#### [PROVIDED MATERIAL]
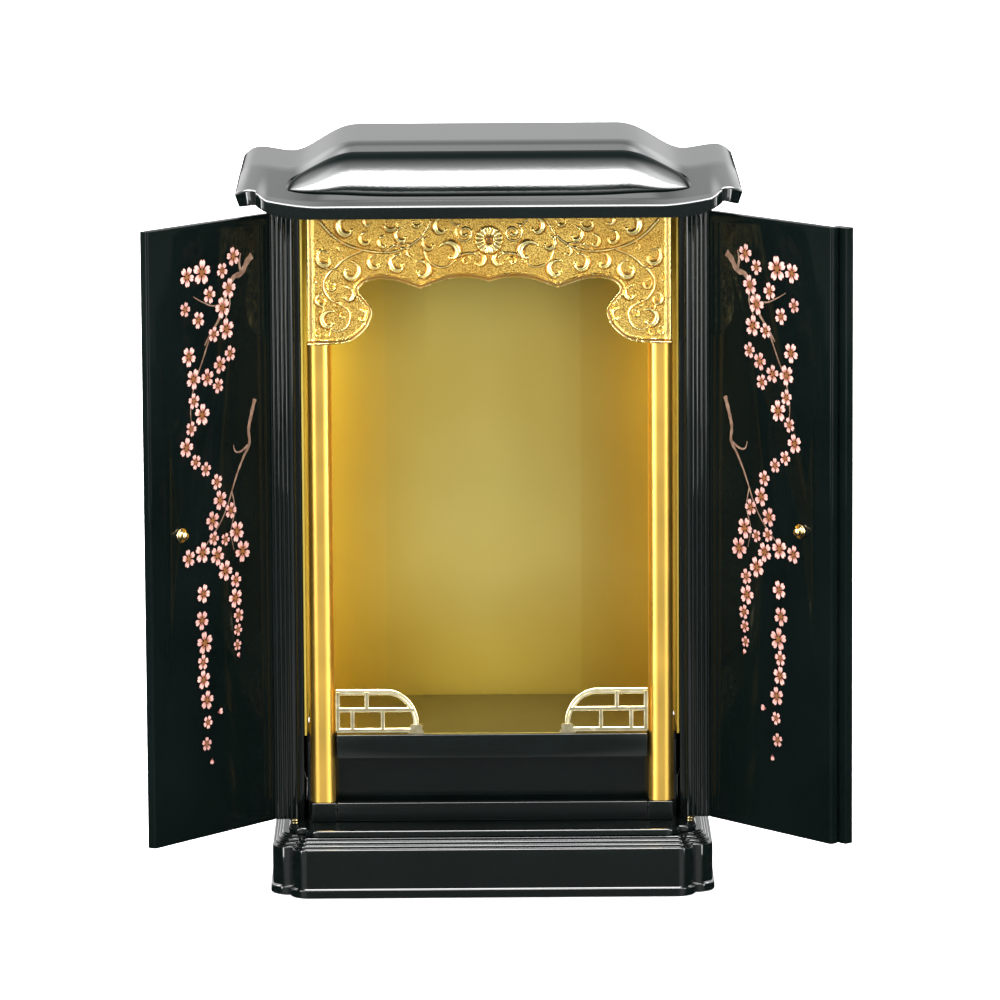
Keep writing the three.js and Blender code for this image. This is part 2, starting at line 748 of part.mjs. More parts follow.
// flutes along one face of the pillar
function flutes(from, to, face) {
  const pitch = (to - from) / fluteCount;
  const points = [];
  for (let i = 0; i < fluteCount; i += 1) {
    const start = from + i * pitch + Math.sign(pitch) * fluteLand / 2;
    const width = pitch - Math.sign(pitch) * fluteLand;
    for (let k = 0; k <= fluteFacets; k += 1) {
      const t = k / fluteFacets;
      points.push(onPillar(start + width * t, face * (halfLeaf - fluteDepth * Math.sin(Math.PI * t))));
    }
  }
  return points;
}

function leafPillar(place) {
  const shift = fitGap / 2;
  const nose = arc(0, 0, halfLeaf, 45, 225, 8);
  const outline = [[leafCorner[0] - shift, leafCorner[1]]]
    .concat(flutes(doorPillarLength - 0.7, 0.6, 1), nose, flutes(0.6, outerLength - 0.9, -1))
    .concat([[onPillar(outerLength, -halfLeaf)[0] - shift, leafOuterQ]]);
  const holeRadius = pivotRadius + fitGap;
  const hole = (from, to) => {
    const bore = new THREE.CylinderGeometry(holeRadius, holeRadius, to - from, turnedSides);
    return bore.rotateX(Math.PI / 2).translate(0, 0, (from + to) / 2);
  };
  const depth = pivotDepth + fitGap;
  return cut(
    prism(outline.map(place), leafBase, leafTop),
    hole(leafBase - 1, leafBase + depth),
    hole(leafTop - depth, leafTop + 1),
  );
}

function leafPanel(place) {
  const shift = fitGap / 2;
  const edge = 1.2;
  const outline = [[leafCorner[0] + shift, leafInnerQ]]
    .concat([[onPillar(outerLength, -halfLeaf)[0] + shift, leafOuterQ]])
    .concat(arc(leafWidth - edge, leafOuterQ + edge, edge, 270, 360, 3))
    .concat(arc(leafWidth - edge, leafInnerQ - edge, edge, 0, 90, 3));
  const grooves = [beadStart, beadStart + beadWidth].map((offset) => {
    const p = leafCorner[0] + offset;
    const mouth = leafInnerQ + 0.1;
    const side = grooveWidth / 2;
    const section = [[p - side, mouth], [p, leafInnerQ - grooveDepth], [p + side, mouth]];
    return prism(section.map(place), leafBase + grooveMargin, leafTop - grooveMargin);
  });
  const boreRadius = knobShaftRadius + fitGap;
  const bore = new THREE.CylinderGeometry(boreRadius, boreRadius, leafThickness + 2, turnedSides);
  const [x, y] = place([leafWidth - knobFromEdge, (leafInnerQ + leafOuterQ) / 2]);
  bore.translate(x, y, leafBase + knobHeight);
  return cut(prism(outline.map(place), leafBase, leafTop), ...grooves, bore);
}

// turned knob: ball and flange outside, shaft through the leaf, flange and small nub inside
function knob(place) {
  const outside = leafOuterQ - fitGap;
  const inside = leafInnerQ + fitGap;
  const profile = [
    [0, outside - 8.6], [2.4, outside - 8.2], [3.7, outside - 6.6], [3.7, outside - 5.4],
    [2.6, outside - 3.8], [1.7, outside - 2.8], [1.9, outside - 1.3], [4.2, outside - 1],
    [4.2, outside], [knobShaftRadius, outside], [knobShaftRadius, inside], [3.7, inside],
    [3.7, inside + 0.8], [2, inside + 1.1], [1.9, inside + 3.1], [1.2, inside + 3.9], [0, inside + 4.1],
  ].map(([r, y]) => new THREE.Vector2(r, y));
  const [x] = place([leafWidth - knobFromEdge, 0]);
  return turned(profile).translate(x, 0, leafBase + knobHeight);
}

function turned(profile) {
  return outward(toGeometry(toSolid(new THREE.LatheGeometry(profile, turnedSides))));
}

for (const side of [-1, 1]) {
  const hand = side < 0 ? 'left' : 'right';
  const door = new THREE.Group();
  door.position.set(side * pivotX, pivotY, 0);
  door.rotation.z = side * THREE.MathUtils.degToRad(openAngle);
  group.add(door);
  const place = ([p, q]) => [-side * p, q];
  addTo(door, `${hand}_door_panel`, leafPanel(place), black);
  addTo(door, `${hand}_door_pillar`, leafPillar(place), black);
  addTo(door, `${hand}_door_knob`, knob(place), gold);
  if (side > 0) {
    const start = leafWidth + astragalOverlap - astragalWidth;
    const back = leafOuterQ - fitGap;
    const round = 1.4;
    const outline = [[start, back]]
      .concat(arc(start + round, back - astragalThickness + round, round, 180, 270, 3))
      .concat(arc(start + astragalWidth - round, back - astragalThickness + round, round, 270, 360, 3))
      .concat([[start + astragalWidth, back]]);
    addTo(door, 'right_door_astragal', prism(outline.map(place), leafBase, leafTop), black);
  }
  for (const [level, flip] of [['lower', 1], ['upper', -1]]) {
    const collar = leafLift - 2 * fitGap;
    const tip = leafLift - fitGap + pivotDepth;
    const profile = [
      [0, 0], [collarRadius, 0], [collarRadius, collar], [pivotRadius, collar],
      [pivotRadius, tip - 0.4], [pivotRadius - 0.4, tip], [0, tip],
    ].map(([r, z]) => new THREE.Vector2(r, z));
    const pin = turned(profile).rotateX((flip * Math.PI) / 2);
    const z = flip > 0 ? platformTop + fitGap : roofBase - fitGap;
    add(`${hand}_${level}_pivot`, pin.translate(side * pivotX, pivotY, z), gold);
  }
}

export default group;
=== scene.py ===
# Household altar cabinet: black gloss lacquer, gold inside, cherry blossoms painted on the open doors.
# Metres, +Z up, the front faces -Y, the origin is the middle of the plinth's underside.
import math

import bmesh
import bpy
import numpy as np
from mathutils import Matrix, Vector
from mathutils.geometry import delaunay_2d_cdt


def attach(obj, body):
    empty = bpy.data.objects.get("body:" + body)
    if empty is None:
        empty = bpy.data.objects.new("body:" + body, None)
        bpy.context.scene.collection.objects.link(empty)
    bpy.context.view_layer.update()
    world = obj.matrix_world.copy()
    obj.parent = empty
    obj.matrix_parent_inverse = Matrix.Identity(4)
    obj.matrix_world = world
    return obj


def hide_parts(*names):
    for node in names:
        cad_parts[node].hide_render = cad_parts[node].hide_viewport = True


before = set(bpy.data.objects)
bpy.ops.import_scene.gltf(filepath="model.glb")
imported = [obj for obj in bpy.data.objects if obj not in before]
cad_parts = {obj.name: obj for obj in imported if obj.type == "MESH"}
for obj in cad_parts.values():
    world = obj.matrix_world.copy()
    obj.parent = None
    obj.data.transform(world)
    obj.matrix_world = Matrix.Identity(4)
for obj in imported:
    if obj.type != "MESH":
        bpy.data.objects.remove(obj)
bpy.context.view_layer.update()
mm = 0.001
hands = ((-1, "left"), (1, "right"))


def shadeSmooth(obj, angle):
    bpy.context.view_layer.objects.active = obj
    obj.select_set(True)
    bpy.ops.object.shade_smooth_by_angle(angle=math.radians(angle))
    obj.select_set(False)


def addObject(name, data):
    obj = bpy.data.objects.new(name, data)
    bpy.context.scene.collection.objects.link(obj)
    return obj


def meshObject(name, vertices, faces):
    mesh = bpy.data.meshes.new(name)
    mesh.from_pydata([tuple(v) for v in vertices], [], [tuple(f) for f in faces])
    mesh.validate()
    return addObject(name, mesh)


def applyModifiers(obj):
    graph = bpy.context.evaluated_depsgraph_get()
    graph.update()
    finished = bpy.data.meshes.new_from_object(obj.evaluated_get(graph))
    obj.modifiers.clear()
    obj.data = finished


def feed(tree, node, inputs):
    # each input is a value or the socket that feeds it
    for key, value in inputs.items():
        if isinstance(value, bpy.types.NodeSocket):
            tree.links.new(value, node.inputs[key])
        else:
            node.inputs[key].default_value = value


def wire(tree, kind, inputs=None, **settings):
    # a new node with its settings and inputs; gives its outputs
    node = tree.nodes.new(kind)
    for name, value in settings.items():
        setattr(node, name, value)
    feed(tree, node, inputs or {})
    return node.outputs


def calculate(tree, operation, *values):
    return wire(tree, "ShaderNodeMath", dict(enumerate(values)), operation=operation)[0]


def mapRange(tree, value, low, high, fromLow=0.0, fromHigh=1.0, **settings):
    inputs = {"Value": value, "From Min": fromLow, "From Max": fromHigh, "To Min": low, "To Max": high}
    return wire(tree, "ShaderNodeMapRange", inputs, **settings)["Result"]


def mixColour(tree, factor, first, second, way="MIX"):
    inputs = {"Factor": factor, "A": first, "B": second}
    return wire(tree, "ShaderNodeMix", inputs, data_type="RGBA", blend_type=way)["Result"]


def attribute(tree, name):
    return wire(tree, "ShaderNodeAttribute", attribute_name=name)["Fac"]


def objectPlace(tree):
    return wire(tree, "ShaderNodeTexCoord")["Object"]


def noise(tree, place, scale, detail=2.0):
    return wire(tree, "ShaderNodeTexNoise", {"Vector": place, "Scale": scale, "Detail": detail})["Fac"]


def bump(tree, height, distance):
    return wire(tree, "ShaderNodeBump", {"Height": height, "Distance": distance})["Normal"]


def colourRamp(tree, value, stops):
    ramp = tree.nodes.new("ShaderNodeValToRGB")
    elements = ramp.color_ramp.elements
    while len(elements) < len(stops):
        elements.new(0.5)
    for element, (at, colour) in zip(elements, stops):
        element.position = at
        element.color = (*colour, 1.0)
    tree.links.new(value, ramp.inputs["Fac"])
    return ramp.outputs["Color"]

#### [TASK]
Of the lines above, retype only those from the line containing "const pin = turned(profile).rotateX((flip" through the line containing "obj.parent = empty", including both, exactly.

#### [COMPLETE RESPONSE]
    const pin = turned(profile).rotateX((flip * Math.PI) / 2);
    const z = flip > 0 ? platformTop + fitGap : roofBase - fitGap;
    add(`${hand}_${level}_pivot`, pin.translate(side * pivotX, pivotY, z), gold);
  }
}

export default group;
=== scene.py ===
# Household altar cabinet: black gloss lacquer, gold inside, cherry blossoms painted on the open doors.
# Metres, +Z up, the front faces -Y, the origin is the middle of the plinth's underside.
import math

import bmesh
import bpy
import numpy as np
from mathutils import Matrix, Vector
from mathutils.geometry import delaunay_2d_cdt


def attach(obj, body):
    empty = bpy.data.objects.get("body:" + body)
    if empty is None:
        empty = bpy.data.objects.new("body:" + body, None)
        bpy.context.scene.collection.objects.link(empty)
    bpy.context.view_layer.update()
    world = obj.matrix_world.copy()
    obj.parent = empty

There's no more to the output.